Bojonegoro – Meski penggugat selaku warga negara atau Citizen Law Suit (CLS) cukup di lakukan oleh satu orang yakni yang di lakukan oleh Agus Susanto Rismanto, namun Anwar Sholeh selaku Ketua DPRD Kabupaten Bojonegoro Periode 1999 – 2004 ikut serta melakukan gugatan intervensi dalam perkara Partisipating Intres (PI) yang bekerja sama dengan PT Surya Energi Raya (SER) di Pengadilan Negeri Bojonegoro. pada Selasa, 15-9-2020.
Majelis hakim Pengadilan Negeri Bojonegoro yang di Ketuai Salman Alfarasi dengan dua anggota Isdaryanto dan Ainun Arifin dalam perkara gugatan Citizen Law Suit (CLS) dengan penggugat Agus Susanto Rismanto sebelum di tutup persidangan mempersilahkan kepada Anwar Sholeh untuk ikut masuk bergabung dalam persidangan, dan membacakan tuntutannya selaku penggugat intervensi.
“ini nanti dalam sidang berikutnya akan kita lakukan penetapan, bisa untuk bergabung atau tidak” ujar Ketua Majelis Hakim Salman Alfarasi.
Pokok permasalahan yang di sampaikan dalam gugatan intervensi adalah, PT ADS sebagai badan hukum telah nyata – nyata melanggar ketentuan hukum yang berlaku yakni melajukan perjanjian tertulis yang di daftarkan di notaris Yatiman Hadi pada 5 Juni 2005 antara PT SER dan PT ADS.
Usai mengikuti persidangan, Anwar Soleh mengatakan jika semangatnya untuk melajukan gugatan intervensi adalah ia mengetahui betul sejarahnya dan di era kepemimpinannya di DPRD berdiri BUMD bernama PT Asri Darma Sejahtera.
” saya memiliki tanggung jawab karena mengetahui sejarahnya” tandasnya.
Lanjut Anwar Sholeh, ia menenggarai saat penetapan PT SER bekerja sama dengan PT ADS oleh DPRD Bojonegoro pada 5 Juli 2005 dulu ada uang bertebaran di gedung Dewan Perwakilan Rakyat Daerah (DPRD) Bojonegoro, dan per anggota DPRD mendapatkan uang “raswah” (pelicin) mulai dari 25 juta – 60 juta rupiah. dan perjanjian tersebut syarat akan pelanggaran.

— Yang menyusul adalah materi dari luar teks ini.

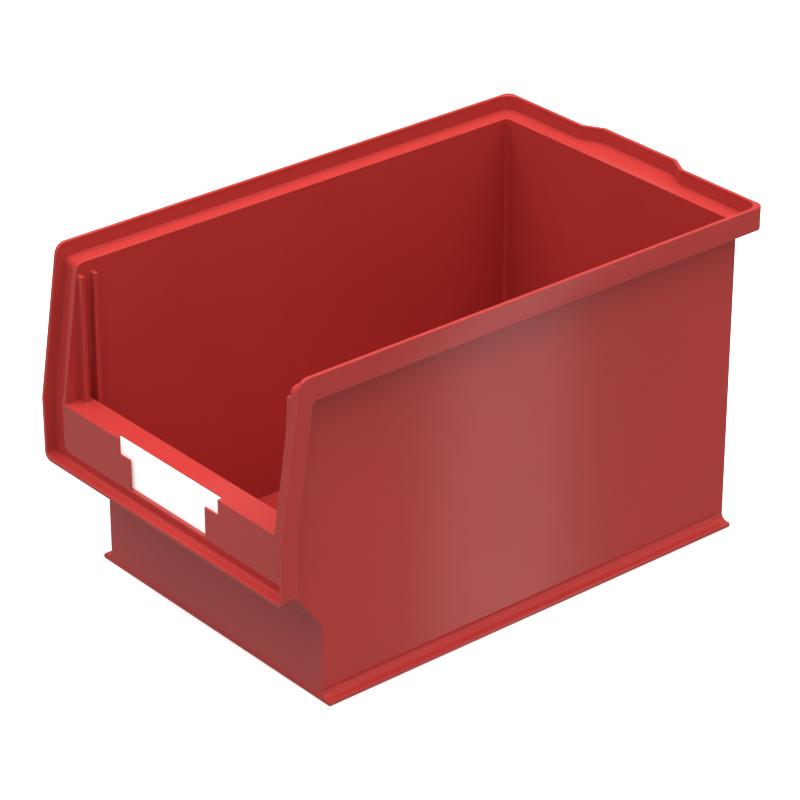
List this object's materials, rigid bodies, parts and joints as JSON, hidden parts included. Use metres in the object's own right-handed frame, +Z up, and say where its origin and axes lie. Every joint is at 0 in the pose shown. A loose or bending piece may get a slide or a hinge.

“untuk anggota dewan yang menerima raswah tersebut pada saat itu, jangan kawatir. karena ini sesuai hukum sudah kadaluarsa” terangnya.
Terkait kadaluarsa sebuah kasus termasuk kasus korupsi, mengutip hukumonline.com, tentang kadaluarsa sebuah tindak pidana korupsi tidak diatur secara khusus dalam Undang-Undang nomor 31 tahun 1999 tentang Pemberantasan Tindak Pidana Korupsi sebagaimana diubah oleh Undang-undang nomor20 tahun 2001 tentang perubahan atas Pemberantasan Tindak Pidana Korupsi nomor 31 tahun 1999. Maka berlaku ketentuan dalam Pasal 78 ayat 1 Kitab Undang-Undang Hukum Pidana (KUHP).
Terkait penerapan Pasal 78 ayat 1 tersebut, pakar hukum dari Universitas Islam Indonesia (UII) Jogjakarta Mudzakir, mengatakan ada dua teori yang digunakan untuk menghitung daluarsa sebuah kasus. Yang pertama adalah tindak pidana yang dapat diketahui publik (terbuka), seperti membunuh. Maka daluarsa kasus sejak terjadi peristiwa.
Untuk kasus pidana tersembunyi maka daluarsa sebuah kasus dihitung sejak kasus pidana tersebut terungkap.
Selanjutnya mudzakir menjelaskan dalam perhitungan daluarsa sebuah kasus pidana seharusnya dilakukan oleh semua pihak, seperti jaksa dan hakim. Dan yang punya kewenangan menentukan sebuah kasus pidana daluarsa adalah hakim.